2. Examine the constitutional validity of excluding ‘proselytisation’ from permitted religious activities under the amended FCRA framework. [GS-II: Constitution of India & Polity]
Article 25 protects freedom to propagate religion but Rev Stainislaus (1977) distinguishes propagation from conversion by force, fraud or inducement. Excluding proselytisation from foreign-funded activities aligns with that jurisprudence if the restriction is precise, proportionate and aimed at public order or individual autonomy. Challenges may arise over vagueness and overbroad application; courts will test the measure against reasonableness and proportionality standards.
3. To what extent do the FCRA Amendments, 2026, address concerns about misuse of foreign funds affecting national interest and internal security? [GS-III: Internal & External Security]
Measures—ultimate-donor disclosure, restricted foreign nationals in key roles, exclusion of proselytisation, specified purposes/geographies, minimum utilisation and stiffer penalties—strengthen traceability and legal teeth against diversion. Effectiveness depends on enforcement capacity, inter-agency coordination and cross-border donor verification. Practical challenges include tracking layered intermediaries, discretionary decision-making and ensuring proportional enforcement to avoid targeting legitimate activity.
4. Critically evaluate whether the 2026 FCRA amendments strike a fair balance between transparency/accountability and enabling legitimate NGO work. [GS-II: Governance]

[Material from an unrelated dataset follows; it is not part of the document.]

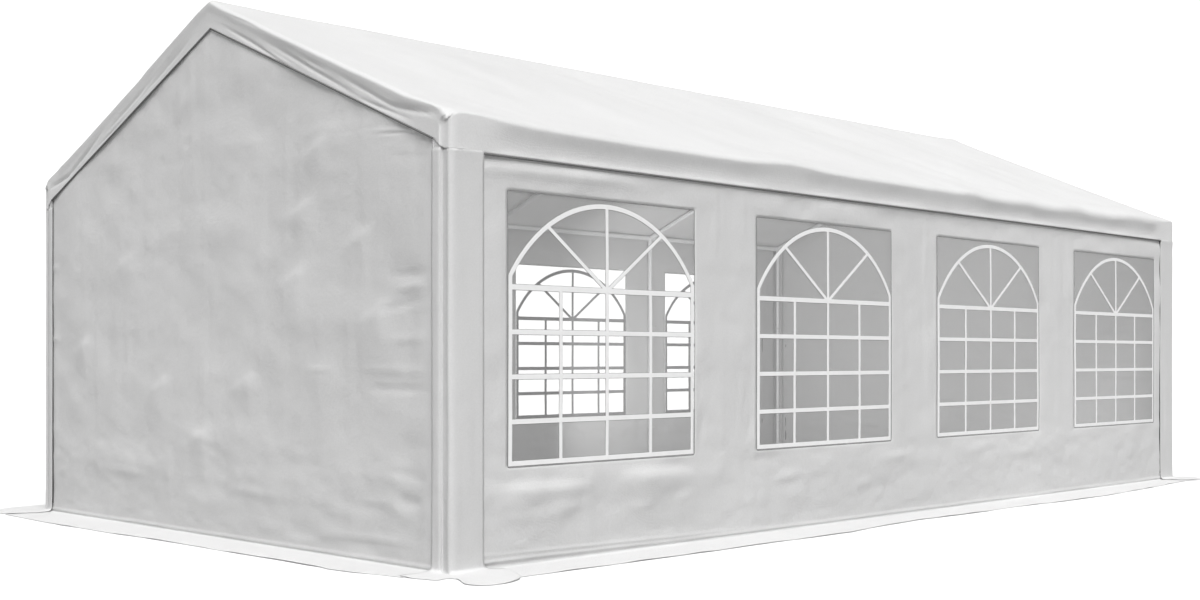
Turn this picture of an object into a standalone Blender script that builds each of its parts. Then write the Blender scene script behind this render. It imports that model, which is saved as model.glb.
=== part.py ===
"""Marquee tent, four bays long: a galvanised tube frame with a fabric roof, walls and windows.

X runs along the tent, Y across it and Z up. The origin is on the ground in the middle.
Front is -Y, left is -X.
"""
import math

import bmesh
import bpy
from mathutils import Vector

# Outside of the walls
BAYS = 4
WALL_LENGTH = 8.18
WALL_WIDTH = 4.08
FABRIC = 0.004

# Roof cover, measured over its outer face
EAVE_HEIGHT = 2.165
RIDGE_HEIGHT = 3.043
EAVE_OVERHANG = 0.030
GABLE_OVERHANG = 0.025
ROOF_FABRIC = 0.005
VALANCE_DEPTH = 0.162

# Windows, one in each bay of both long walls
WINDOW_PITCH = 2.0
WINDOW_WIDTH = 1.435
WINDOW_BOTTOM = 0.486
WINDOW_TOP = 1.842
PANE_THICKNESS = 0.002

# Ground skirt and the sleeves that wrap the corner legs
SKIRT_WIDTH = 0.33
SLEEVE_PROUD = 0.010
SLEEVE_ON_LONG_WALL = 0.215
SLEEVE_ON_GABLE = 0.110
SLEEVE_TOP_BELOW_EAVE = 0.030
SLEEVE_CORNER_RADIUS = 0.030
FLAP_RADIUS = 0.34
FLAP_SEGMENTS = 16

# Steel frame
TUBE_RADIUS = 0.019
SOCKET_RADIUS = 0.0215
SOCKET_REACH = 0.13
FOOT_PLATE = 0.10
FOOT_PLATE_THICKNESS = 0.004
TUBE_SIDES = 16

# Faces that touch keep this gap
GAP = 0.0003
# Cutters run past the faces that they cut by this much
PAST = 0.05

# Worked out from the sizes above
HALF_LENGTH = WALL_LENGTH / 2
HALF_WIDTH = WALL_WIDTH / 2
ROOF_HALF_LENGTH = HALF_LENGTH + GABLE_OVERHANG
ROOF_HALF_WIDTH = HALF_WIDTH + EAVE_OVERHANG
PITCH = math.atan((RIDGE_HEIGHT - EAVE_HEIGHT) / ROOF_HALF_WIDTH)
LEG_X = HALF_LENGTH - FABRIC - GAP - SOCKET_RADIUS
LEG_Y = HALF_WIDTH - FABRIC - GAP - SOCKET_RADIUS
FRAME_STEP = 2 * LEG_X / BAYS
RIDGE_AXIS_HEIGHT = RIDGE_HEIGHT - (ROOF_FABRIC + GAP + SOCKET_RADIUS) / math.cos(PITCH)
EAVE_AXIS_HEIGHT = RIDGE_AXIS_HEIGHT - LEG_Y * math.tan(PITCH)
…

The amendments prioritise transparency and accountability through specified purposes, donor disclosure and penalties; these improve monitoring but impose higher compliance costs and operational rigidity, risking a chilling effect on small NGOs and advocacy work. Balance requires clearer definitions, simplified procedures for low-risk actors, graduated penalties, capacity-building for NGOs and ongoing dialogue to preserve legitimate civil-society functions while addressing misuse.